Martin Amis never had much success with the opposite sex as a teenager.

He and his brother Philip tore pages out of their exercise books and fashioned them into neat squares the size of calling cards, on which they wrote their names and telephone numbers, and distributed them at bus stops and on Tube trains, handing out thousands to any female who caught their eye.

Then they went home and waited for the phone to ring. They reckoned for every 2,000 leaflets they dished out, they received three calls. History does not relate whether the brothers ever closed a deal.

But now one of Amis's old girlfriends Julie Kavanagh has written an article, with his consent, for Intelligent Life, a quarterly magazine, which documents his transformation from an insecure "short-arsed" young man into a ladykiller with "Byronic magnetism", following the publication of his first novel, The Rachel Papers, in 1973.

The 21-year-old Kavanagh embarked on an affair with the author in the Seventies after profiling "London's newest novelist" for Women's Wear Daily.

She was seriously smitten - "the Jagger lips, moody monobrow and fag between two fingers exactly fitted the image I'd formed of a coldly alluring Martin Amis". He was "as witty and ironic as Charles Highway [the hero of the Rachel Papers], but small, very small, and sweetly affectionate - even sentimental".

The pair began a relationship which was to last over the course of three years, peppered with his infidelity and ultimately betrayal.

The extraordinary memoir was published today to pre-empt his new book Untitled Stories, to be published next January, which Amis has described as "blindingly autobiographical".

Ms Kavanagh, the half-sister of Pat Kavanagh, the agent, details how as a young journalist she was part of Amis's life of drinking with Christopher Hitchens and key figures in the literary scene.

And she tells of the encounters Amis, whom she nicknamed "Little Shit" , enjoyed with a series of women.

In one anecdote she relates how she looked under the table at a dinner party for a missing fork to see Amis and the critic Lorna Sage "doing more than sitting side by side".

There was the appearance of a flirtation with Claire Tomalin, then Amis's boss at the New Statesman.

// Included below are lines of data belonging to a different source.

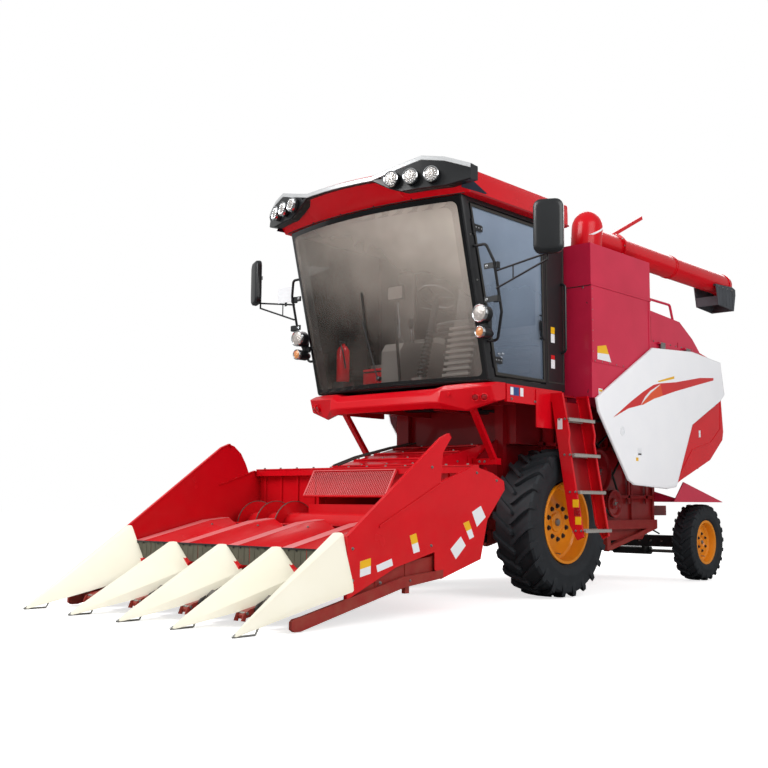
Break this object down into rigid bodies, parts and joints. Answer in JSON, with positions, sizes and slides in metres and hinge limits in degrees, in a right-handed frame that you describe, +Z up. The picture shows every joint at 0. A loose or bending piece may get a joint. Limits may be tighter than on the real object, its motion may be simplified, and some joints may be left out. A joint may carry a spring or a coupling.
{
  "type": "combine harvester with maize header",
  "caption": "Self-propelled wheeled combine harvester with a row-crop maize header, cab, grain tank and swinging unloading auger.",
  "frame": {"origin": "on the ground, on the centre line, half way between the divider tips and the end of the unloading auger", "axes": "+Z up, the machine faces -Y, its left side with ladder and door is +X"},
  "size_m": [4.0204, 8.244, 4.1675],
  "materials": {
    "body_red": "gloss red enamel",
    "panel_white": "gloss white enamel",
    "divider_cream": "satin cream moulding",
    "black_paint": "satin black",
    "black_plastic": "grained black",
    "window_glass": "tinted",
    "lamp_plastic": "clear lens over reflector",
    "tyre_rubber": "rubber with lugs",
    "rim_yellow": "gloss orange yellow",
    "grey_steel": "bare",
    "roll_iron": "worn",
    "rod_chrome": "polished",
    "spout_rubber": "dull dark grey",
    "seat_fabric": "woven dark cloth"
  },
  "bodies": {
    "chassis": {"main_frame": "body_red", "threshing_body": "body_red", "rear_hood": "body_red", "grain_tank": "body_red", "engine_hood": "body_red", "platform": "body_red", "apron": "body_red", "ladder": "body_red", "cab_roof": "body_red", "rear_wings": "body_red", "front_axle": "body_red", "cab_shell": "black_paint", "mirror_arms": "black_paint", "rear_axle": "black_paint", "steering_cylinder": "black_paint", "drive_pulleys": "black_paint", "engine": "black_paint", "visor": "black_plastic", "mirror_heads": "black_plastic", "fuel_tank": "black_plastic", "control_console": "black_plastic", "steering_column": "black_plastic", "windshield": "window_glass", "cab_side_glass": "window_glass", "work_lamps": "lamp_plastic", "headlamps": "lamp_plastic", "ladder_treads": "grey_steel", "exhaust_stack": "grey_steel", "seat": "seat_fabric"},
    "header": {"feeder_house": "body_red", "header_frame": "body_red", "header_side_sheets": "body_red", "header_screen": "body_red", "row_unit_frames": "body_red", "row_hoods": "body_red", "dividers": "divider_cream", "crop_flaps": "spout_rubber", "divider_skids": "grey_steel", "gathering_chains": "grey_steel", "stalk_rolls": "roll_iron"},
    "cross_auger": {"cross_auger": "body_red"},
    "lift_barrels": {"lift_barrels": "black_paint"},
    "lift_rods": {"lift_rods": "rod_chrome"},
    "unload_auger": {"auger_tube": "body_red", "auger_spout": "spout_rubber"},
    "cab_door": {"door_frame": "black_paint", "door_glass": "window_glass"},
    "side_panel_left": {"side_panel_left": "panel_white"},
    "side_panel_right": {"side_panel_right": "panel_white"},
    "wheel_front_left": {"front_tyre_left": "tyre_rubber", "front_rim_left": "rim_yellow"},
    "wheel_front_right": {"front_tyre_right": "tyre_rubber", "front_rim_right": "rim_yellow"},
    "wheel_rear_left": {"rear_tyre_left": "tyre_rubber", "rear_rim_left": "rim_yellow"},
    "wheel_rear_right": {"rear_tyre_right": "tyre_rubber", "rear_rim_right": "rim_yellow"},
    "knuckle_left": {"knuckle_left": "black_paint"},
    "knuckle_right": {"knuckle_right": "black_paint"},
    "tie_rod": {"tie_rod": "grey_steel"}
  },
  "joints": [
    {"name": "front_left_roll", "type": "hinge", "parent": "chassis", "child": "wheel_front_left", "pos_m": [1.03, 0.225, 0.715], "axis": [1, 0, 0], "continuous": true},
    {"name": "front_right_roll", "type": "hinge", "parent": "chassis", "child": "wheel_front_right", "pos_m": [-1.03, 0.225, 0.715], "axis": [1, 0, 0], "continuous": true},
    {"name": "steer_left", "type": "hinge", "parent": "chassis", "child": "knuckle_left", "pos_m": [0.78, 3.455, 0.45], "axis": [0, 0, 1], "range_deg": [-35, 35]},
    {"name": "steer_right", "type": "hinge", "parent": "chassis", "child": "knuckle_right", "pos_m": [-0.78, 3.455, 0.45], "axis": [0, 0, 1], "range_deg": [-35, 35]},
    {"name": "rear_left_roll", "type": "hinge", "parent": "knuckle_left", "child": "wheel_rear_left", "pos_m": [0.985, 3.455, 0.45], "axis": [1, 0, 0], "continuous": true},
    {"name": "rear_right_roll", "type": "hinge", "parent": "knuckle_right", "child": "wheel_rear_right", "pos_m": [-0.985, 3.455, 0.45], "axis": [1, 0, 0], "continuous": true},
    {"name": "tie_rod_slide", "type": "slide", "parent": "chassis", "child": "tie_rod", "axis": [1, 0, 0], "range_m": [-0.112, 0.112]},
    {"name": "header_lift", "type": "hinge", "parent": "chassis", "child": "header", "pos_m": [0, -0.275, 1.2], "axis": [-1, 0, 0], "range_deg": [0, 25]},
    {"name": "cross_auger_turn", "type": "hinge", "parent": "header", "child": "cross_auger", "pos_m": [0, -1.655, 0.7], "axis": [1, 0, 0], "continuous": true},
    {"name": "lift_barrel_tilt", "type": "hinge", "parent": "chassis", "child": "lift_barrels", "pos_m": [0, 0.075, 0.545], "axis": [-1, 0, 0], "range_deg": [0, 16.7]},
    {"name": "lift_rod_slide", "type": "slide", "parent": "lift_barrels", "child": "lift_rods", "axis": [0, -0.9992, -0.0409], "range_m": [0, 0.2672]},
    {"name": "unload_swing", "type": "hinge", "parent": "chassis", "child": "unload_auger", "pos_m": [1.1, 0.825, 3.645], "axis": [0, 0, -1], "range_deg": [0, 90]},
    {"name": "door_swing", "type": "hinge", "parent": "chassis", "child": "cab_door", "pos_m": [1.114, -0.84475, 2.2], "axis": [0, 0.2468, -0.9691], "range_deg": [0, 65]},
    {"name": "panel_left_swing", "type": "hinge", "parent": "chassis", "child": "side_panel_left", "pos_m": [1.366, 2.225, 2.64], "axis": [0, -1, 0], "range_deg": [0, 75]},
    {"name": "panel_right_swing", "type": "hinge", "parent": "chassis", "child": "side_panel_right", "pos_m": [-1.366, 2.225, 2.64], "axis": [0, 1, 0], "range_deg": [0, 75]}
  ],
  "couplings": [
    {"joint": "steer_right", "follows": "steer_left", "ratio": 1},
    {"joint": "tie_rod_slide", "follows": "steer_left", "m_per_rad": -0.178},
    {"joint": "lift_barrel_tilt", "follows": "header_lift", "ratio": 0.665},
    {"joint": "lift_rod_slide", "follows": "header_lift", "m_per_rad": 0.6119}
  ]
}
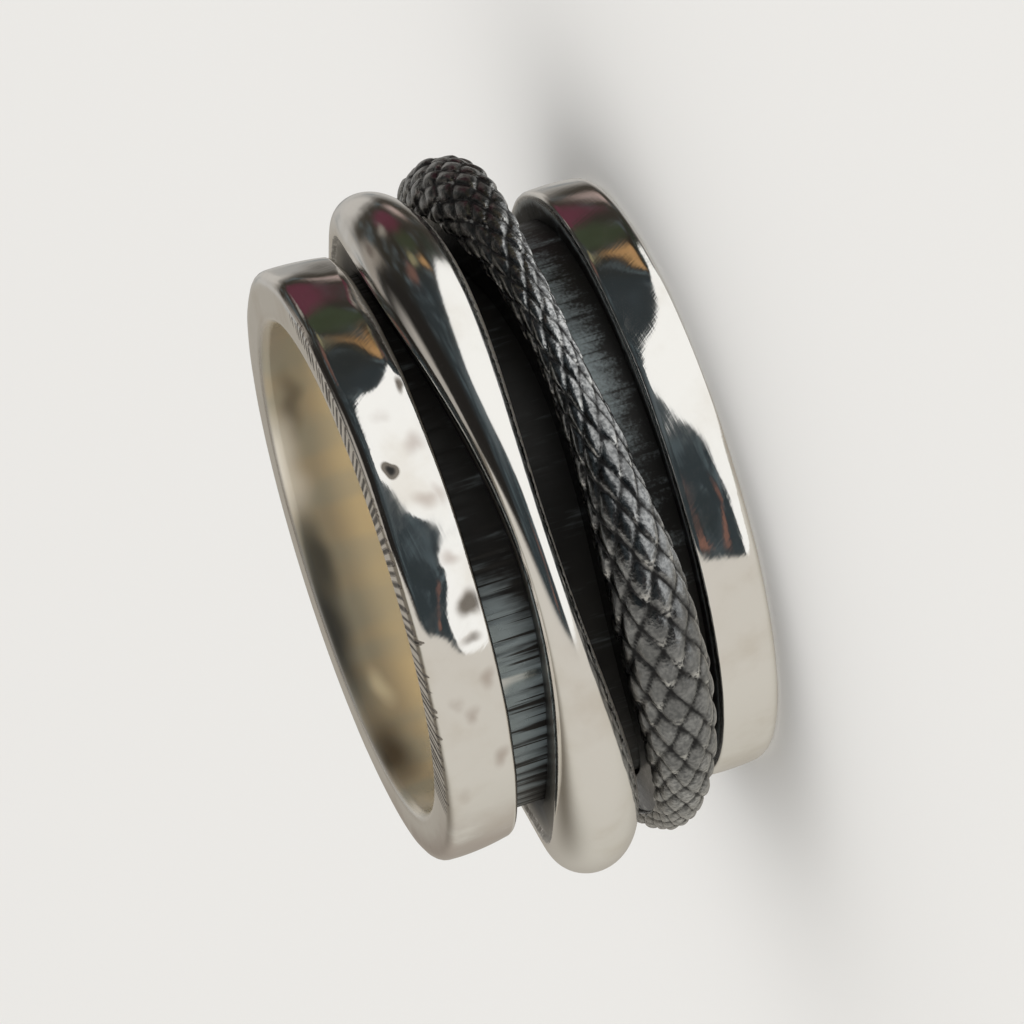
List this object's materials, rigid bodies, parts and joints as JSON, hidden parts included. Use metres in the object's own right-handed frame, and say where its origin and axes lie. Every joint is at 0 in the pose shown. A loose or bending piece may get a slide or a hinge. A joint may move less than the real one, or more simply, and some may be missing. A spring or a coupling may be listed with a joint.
{
  "type": "spinner ring",
  "caption": "Wide channelled silver finger ring carrying two undulating loose rings, one smooth and one scaled, that spin freely in its channel.",
  "frame": {"origin": "on the finger hole's axis, in the plane of the polished rim's face that the ring rests on", "axes": "+Z along the finger hole's axis, from the polished rim to the hammered rim; +X towards the side where the two loose rings lean up"},
  "size_m": [0.0262, 0.026, 0.0124],
  "materials": {
    "band_silver": "polished silver rims, one of them hammered, with a blackened channel between them",
    "polished_silver": "mirror-polished silver",
    "oxidised_silver": "blackened silver with worn bright scale tops"
  },
  "bodies": {
    "band": {"band": "band_silver"},
    "smooth_ring": {"smooth_spinner": "polished_silver"},
    "scaled_ring": {"scaled_spinner": "oxidised_silver"}
  },
  "joints": [
    {"name": "smooth_spin", "type": "hinge", "parent": "band", "child": "smooth_ring", "pos_m": [0, 0, 0.00772], "axis": [-0.0471, 0, 0.9989], "continuous": true},
    {"name": "scaled_spin", "type": "hinge", "parent": "band", "child": "scaled_ring", "pos_m": [0, 0, 0.0045], "axis": [-0.0471, 0, 0.9989], "continuous": true}
  ]
}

And there is the affair with Lamorna Seale which gave Amis the daughter, Delilah, whom he did not acknowledge till she was 18. Amis went off with married Seale, "only to return to me with his mouth smothered in lipstick" writes Kavanagh.

She goes on to document Amis's later affairs with a succession of women including Emma Soames, the grand-daughter of Winston Churchill.

Amis has always been sensitive about his private life but in recent years he has become more candid about his romantic conquests.

In 2007, he revealed that it was Tina Brown, former editor of Tatler, the New Yorker and Vanity Fair, who made him the man he is today and he credited her with transforming him into a literary Mick Jagger.

The romance began when he was 23 and she was a 19-year-old undergraduate at St Anne's College, Oxford. "She was and is adorable," he said.

Amis was the son of Lucky Jim author Kingsley Amis and had graduated with a First in English from Exeter College, Oxford. After Brown, he went on to squire some of the most eligible women of his generation.

Shared experience - the novelist's close circle

Lamorna Seale
Married British artist and author with whom Amis began an affair. “At the party where I first exchanged whispers with Lamorna Seale the attraction was so immediate that we disappeared into some unattended shadows,” he wrote in Experience. She became pregnant but did not tell him her daughter Delilah was his although two years later she sent a picture in which Amis saw a resemblance. Hanged herself in 1978.

Delilah Seale
Learned Amis was her father on the night of her A-level results when journalist Patrick Seale, who had brought her up, broke the news over dinner. “I cried and cried,” she wrote. Met Amis a year later after exchanging letters in which he told how he had decided not to be part of her life. Now a 33-year-old television producer living in west London.

Christopher Hitchens
Amis's closest friend and “foil”, so much so that they shared a made-up language, with “rig” meaning penis and “sock” for house, and spent every Friday at literary lunches with Clive James and Julian Barnes. Uncannily like Amis, he was at the centre of a Left-wing scene in the 1970s. Now a polemicist in the US who has flirted with neo-conservatism.

Claire Tomalin
Literary editor of the New Statesman at the time of Kavanagh's memoir. Amis was her assistant. Despite being 16 years his senior, there appeared to be a frisson with a friend spotting his “innocent gigolo eyes and an air of candid arrivisme” when he saw them having lunch. She subsequently married playwright Michael Frayn.

Emma Soames
The grand-daughter of Winston Churchill was briefly entwined with Amis. Their affair began over games of backgammon. She later edited Tatler, ES Magazine and the Telegraph Magazine. Now 59-year-old editor-at-large of Saga magazine.

Lorna SageProminent book reviewer with a walk-on part in the London literary demi-monde thanks to post at University of East Anglia. Was “doing more than sitting side by side” with Amis at a Charlotte Street dinner party. Died of emphysema in 2001 aged 58.